#### Entries with model source code
------------

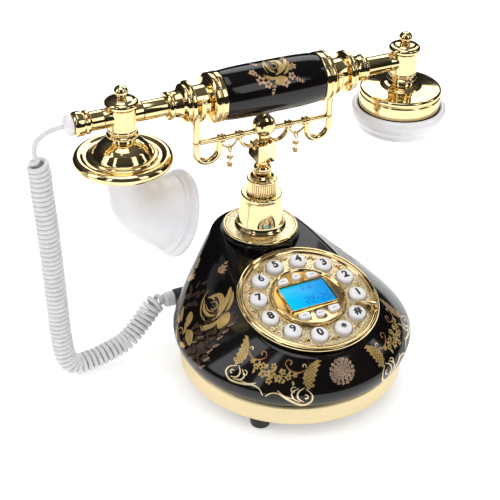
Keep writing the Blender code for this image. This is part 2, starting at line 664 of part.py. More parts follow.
def horn_rings(bm, radii, route, sides):
    points = [Vector(p) for p in route]
    rings = []
    for k, point in enumerate(points):
        before = points[max(k - 1, 0)]
        after = points[min(k + 1, len(points) - 1)]
        tangent = (after - before).normalized()
        across = Vector((0, 1, 0))
        up = tangent.cross(across)
        ring = []
        for s in range(sides):
            angle = 2 * math.pi * s / sides
            ring.append(bm.verts.new(point + radii[k] * (across * math.cos(angle) + up * math.sin(angle))))
        rings.append(ring)
    return rings


def build_horn():
    """The bent speaking horn: an outer and an inner skin that meet at the mouth, closed at the throat."""
    bm = bmesh.new()
    sides = 24
    outer = horn_rings(bm, HORN_RADII, HORN_ROUTE, sides)
    inner = horn_rings(bm, [r - 2.2 for r in HORN_RADII[3:]], HORN_ROUTE[3:], sides)
    chain = outer + inner[::-1]
    for first, second in zip(chain, chain[1:]):
        for s in range(sides):
            after = (s + 1) % sides
            bm.faces.new((first[s], first[after], second[after], second[s]))
    bm.faces.new(outer[0])
    bm.faces.new(inner[0])
    finish("mouth_horn", bm, white_plastic(), at(HORN_X, NECK_Y, 0))
    end = Vector(HORN_ROUTE[5])
    direction = (Vector(HORN_ROUTE[6]) - Vector(HORN_ROUTE[4])).normalized()
    turn = Vector((0, 0, 1)).rotation_difference(direction).to_matrix().to_4x4()
    place = at(HORN_X + end.x, NECK_Y, end.z) @ turn
    capsule = [(0, -3.0), (17.0, -3.0), (19.4, 0.0), (19.4, 2.0), (17.6, 2.6), (0, 2.6)]
    finish("mic_capsule", lathe(capsule, 24), dark_plastic(), place)


def build_earpiece():
    housing = [(0, 182.1), (9.0, 182.1), (9.6, 180.4), (12.6, 178.2), (14.0, 177.4), (27.5, 176.3), (28.7, 175.2),
               (28.7, 162.9), (25.4, 162.9), (25.4, 173.4), (0, 173.4)]
    finish("ear_housing", lathe(housing, ROUND), gold(), at(EAR_X, NECK_Y, 0))
    cap = [(29.0, 162.6), (31.2, 163.6), (33.2, 162.4), (33.8, 159.0), (32.8, 154.4), (30.6, 150.6), (29.6, 149.6),
           (29.2, 147.8), (26.0, 145.4), (10.0, 147.6), (0, 148.2), (0, 150.4), (10.0, 149.8), (24.6, 148.6),
           (26.4, 151.4), (29.0, 157.4)]
    ear_cap = finish("ear_cap", lathe(cap, ROUND), white_plastic(), at(EAR_X, NECK_Y, 0))
    for k in range(7):
        radius = 6.0 if k else 0.0
        angle = math.radians(60 * k)
        hole = lathe([(0, 140), (1.3, 140), (1.3, 155), (0, 155)], 8)
        boolean(ear_cap, "DIFFERENCE", hole,
                at(EAR_X + radius * math.cos(angle), NECK_Y + radius * math.sin(angle), 0))
    capsule = [(0, 155.0), (18.0, 155.0), (22.6, 157.0), (22.6, 160.4), (18.0, 164.0), (10.0, 165.0), (0, 165.0)]
    finish("speaker_capsule", lathe(capsule, 24), dark_plastic(), at(EAR_X, NECK_Y, 0))


# ---------------------------------------------------------------- cord

LEAD_ROUTE = ((-141.1, CORD_Y, AXIS_Z), (-147.0, CORD_Y, 196.0), (-153.6, CORD_Y, 193.8), (-158.6, CORD_Y, 189.6),
              (-160.4, CORD_Y, 183.6), (-159.8, CORD_Y, 178.6))
COIL_ROUTE = ((-159.6, CORD_Y, 178.2), (-157.8, CORD_Y, 168.0), (-156.9, CORD_Y, 150.5), (-155.2, CORD_Y, 124.1),
              (-153.9, CORD_Y, 96.8), (-152.7, CORD_Y, 68.5), (-151.4, CORD_Y, 39.0), (-149.2, CORD_Y, 20.0),
              (-143.6, CORD_Y + 0.2, 10.4), (-134.0, CORD_Y + 0.8, 9.0), (-118.0, CORD_Y + 2.6, 10.6),
              (-102.0, CORD_Y + 5.4, 14.2), (-88.0, CORD_Y + 9.2, 24.4), (-77.4, SOCKET_Y - 0.2, 34.6),
              (-70.4, SOCKET_Y, SOCKET_Z))


def cord_tube(name, route, diameter):
    """A tube along the smooth curve through the route's points."""
    curve = bpy.data.curves.new(name, "CURVE")
    curve.dimensions = "3D"
    curve.bevel_depth = diameter / 2 * MM
    curve.bevel_resolution = 2
    curve.use_fill_caps = True
    points = smooth_path(route, 3)
    spline = curve.splines.new("POLY")
    spline.points.add(len(points) - 1)
    for target, point in zip(spline.points, points):
        target.co = (*(point * MM), 1.0)
    curve.materials.append(cord_plastic())
    bpy.context.scene.collection.objects.link(bpy.data.objects.new(name, curve))


def build_cord():
    cord_tube("cord_lead", LEAD_ROUTE, LEAD_DIAMETER)
    cord_tube("curly_cord", COIL_ROUTE, COIL_DIAMETER)
    boot = [(0, -46.0), (4.0, -46.0), (4.0, -62.2), (5.0, -62.6), (5.0, -65.0), (3.6, -70.0), (0, -70.0)]
    finish("cord_plug", lathe(boot, 16), cord_plastic(), along_x(0, SOCKET_Y, SOCKET_Z))


def main():
    clear_scene()
    build_base()
    build_body()
    build_dial()
    build_neck()
    build_plunger()
    build_cradle()
    build_pendants()
    build_grip()
    build_tees()
    build_mouthpiece()
    build_earpiece()
    build_cord()


main()
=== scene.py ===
import math

import bmesh
import bpy
from mathutils import Matrix, Vector
from mathutils.bvhtree import BVHTree


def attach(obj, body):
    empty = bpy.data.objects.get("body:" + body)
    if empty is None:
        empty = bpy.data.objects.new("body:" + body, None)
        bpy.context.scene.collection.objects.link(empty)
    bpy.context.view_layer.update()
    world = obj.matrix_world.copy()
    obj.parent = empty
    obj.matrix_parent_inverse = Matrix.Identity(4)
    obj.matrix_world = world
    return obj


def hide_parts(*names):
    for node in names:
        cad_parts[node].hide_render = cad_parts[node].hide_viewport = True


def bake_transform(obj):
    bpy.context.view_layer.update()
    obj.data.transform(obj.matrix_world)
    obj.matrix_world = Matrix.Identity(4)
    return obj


# The finished look of the cradle telephone. Lengths are in millimetres and are turned into metres where a
# mesh is made. The base stands on Z = 0 at the origin, its dial faces -Y, and the handset lies along X.

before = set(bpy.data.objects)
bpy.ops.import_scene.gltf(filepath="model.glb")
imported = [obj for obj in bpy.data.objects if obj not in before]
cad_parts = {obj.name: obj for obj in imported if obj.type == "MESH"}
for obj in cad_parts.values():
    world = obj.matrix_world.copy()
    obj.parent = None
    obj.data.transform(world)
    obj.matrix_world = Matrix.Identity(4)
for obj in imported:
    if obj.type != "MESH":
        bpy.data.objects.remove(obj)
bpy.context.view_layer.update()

MM = 0.001
NECK_Y = 52.4
AXIS_Z = 196.7
HANDSET_X = 2.0
MOUTH_X = -101.8
EAR_X = 107.9
HORN_X = -102.8
DIAL_TILT = math.radians(11.2)
DIAL_CENTRE = Vector((0.0, -20.8, 74.0))
DIAL_RADIUS = 48.6
KEY_CIRCLE = 34.4
BEZEL_OUTER = 26.2
BEZEL_INNER = 24.3
LCD_HALF = (16.6, 10.4)
LCD_CENTRE_V = 1.2
FUNCTION_SLOTS = ((-11.2, 17.2), (0.0, 18.8), (11.2, 17.2), (-11.2, -16.0), (0.0, -17.2), (11.2, -16.0))
FUNCTION_REACH = 23.0
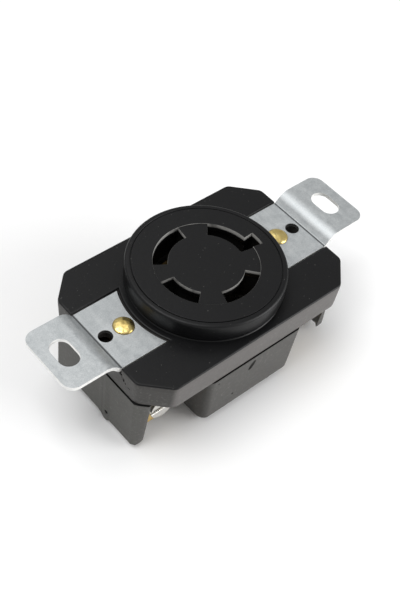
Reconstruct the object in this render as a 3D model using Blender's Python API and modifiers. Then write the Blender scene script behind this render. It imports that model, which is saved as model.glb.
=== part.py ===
"""A flush-mounted four-wire locking receptacle, 30 A size, lying on its back.

The frame: +X runs along the mounting ears, +Z is the way the face looks, and the
origin is under the middle of the body, on the plane that it rests on.
"""
import math

import bmesh
import bpy
from mathutils import Matrix, Vector

MM = 0.001
GAP = 0.3 * MM                      # clearance between pieces that touch

# Heights above the resting plane
STRAP_TOP = 26.4 * MM               # top of the sunk part of each mounting ear
COVER_TOP = STRAP_TOP + 0.3 * MM
EAR_RISE = 2.7 * MM
FACE_TOP = STRAP_TOP + 6.1 * MM
RIM_UNDERSIDE = STRAP_TOP + 1.5 * MM
SKIRT_BOTTOM = STRAP_TOP - 7.8 * MM
COVER_UNDERSIDE = COVER_TOP - 3.2 * MM
BODY_TOP = SKIRT_BOTTOM - GAP
CORE_TOP = COVER_UNDERSIDE - 1.6 * MM
TOWER_TOP = FACE_TOP - 2.5 * MM
WALL_BOTTOM = 1.2 * MM
WEB_BOTTOM = 4.0 * MM
CAVITY_FLOOR = 5.2 * MM

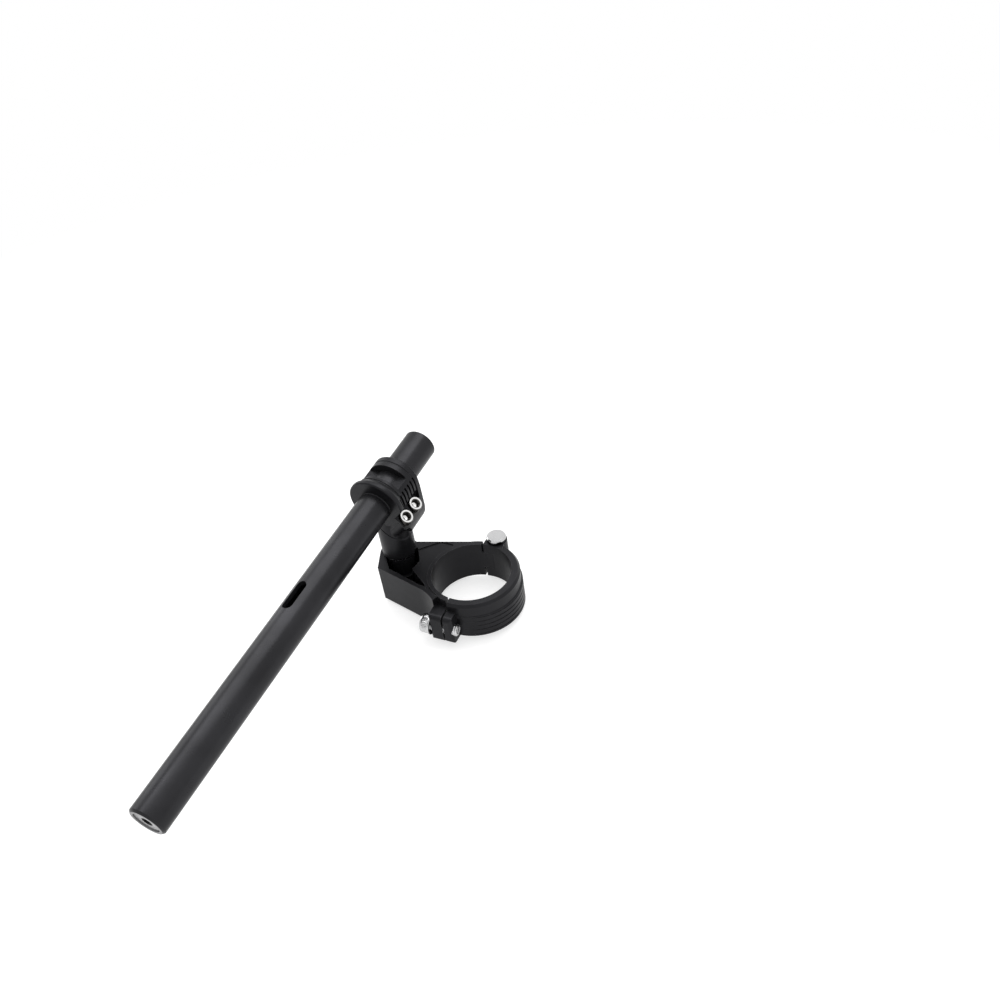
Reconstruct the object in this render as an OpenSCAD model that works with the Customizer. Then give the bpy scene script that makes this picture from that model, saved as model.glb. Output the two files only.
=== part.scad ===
// Clip on handlebar for the left fork leg: a two-piece fork clamp, an arm with a riser post
// that swivels, and a bar tube held in its own clamp. The origin is on the fork axis at mid
// height of the fork clamp, and +Z runs up the fork.

/* [Fork clamp] */
// Diameter of the fork tube, which is the bore of the clamp
fork_d = 53; // [52:0.5:54]
// Height of the fork clamp along the fork
clamp_h = 28; // [26:1:32]
// Wall of the cap's ring
ring_wall = 5.6; // [5.2:0.1:6]
// Saw gap between the bracket and the cap
split_gap = 1.4; // [1:0.2:3]
// Distance of the saw gap from the fork axis, towards the arm
split_offset = 4; // [3:0.5:5]
// Depth of the five grooves round the cap
cap_groove_depth = 1.3; // [0.6:0.1:1.4]

/* [Arm] */
// Distance from the fork axis to the post axis
arm_reach = 56; // [54:1:60]
// Thickness of the walls round the arm's pocket
arm_wall = 2.6; // [2:0.2:3.4]
// Thickness of the arm's floor
arm_floor = 3; // [2:0.5:4]
// Depth of the step round the bore
step_depth = 0.8; // [0.4:0.1:1.2]

/* [Riser post] */
// Diameter of the riser post
post_d = 22.8; // [21:0.2:24]
// Height of the bar above the middle of the fork clamp
bar_rise = 66; // [62:1:74]
// Diameter of the swivel bolt
swivel_d = 10; // [8:1:10]

/* [Bar] */
// Outer diameter of the bar tube
bar_d = 22.2; // [22:0.1:22.4]
// Wall of the bar tube
bar_wall = 3; // [2.5:0.5:4]
// Length of the bar outside the post, on the rider's side
bar_out = 245.5; // [220:0.5:260]
// Length of the stub on the other side of the post
bar_stub = 47; // [36:1:56]
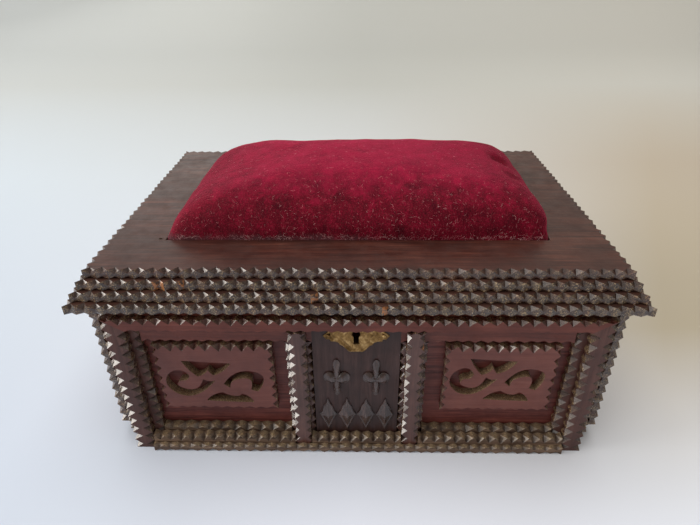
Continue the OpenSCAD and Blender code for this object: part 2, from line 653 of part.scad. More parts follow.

------------

#### Problem statement
From the records above, retype only the lines starting at the line that contains "along_x(0, SOCKET_Y, SOCKET_Z))" and ending at the line that contains "for node in", both included.

#### Correct result
    finish("cord_plug", lathe(boot, 16), cord_plastic(), along_x(0, SOCKET_Y, SOCKET_Z))


def main():
    clear_scene()
    build_base()
    build_body()
    build_dial()
    build_neck()
    build_plunger()
    build_cradle()
    build_pendants()
    build_grip()
    build_tees()
    build_mouthpiece()
    build_earpiece()
    build_cord()


main()
=== scene.py ===
import math

import bmesh
import bpy
from mathutils import Matrix, Vector
from mathutils.bvhtree import BVHTree


def attach(obj, body):
    empty = bpy.data.objects.get("body:" + body)
    if empty is None:
        empty = bpy.data.objects.new("body:" + body, None)
        bpy.context.scene.collection.objects.link(empty)
    bpy.context.view_layer.update()
    world = obj.matrix_world.copy()
    obj.parent = empty
    obj.matrix_parent_inverse = Matrix.Identity(4)
    obj.matrix_world = world
    return obj


def hide_parts(*names):
    for node in names:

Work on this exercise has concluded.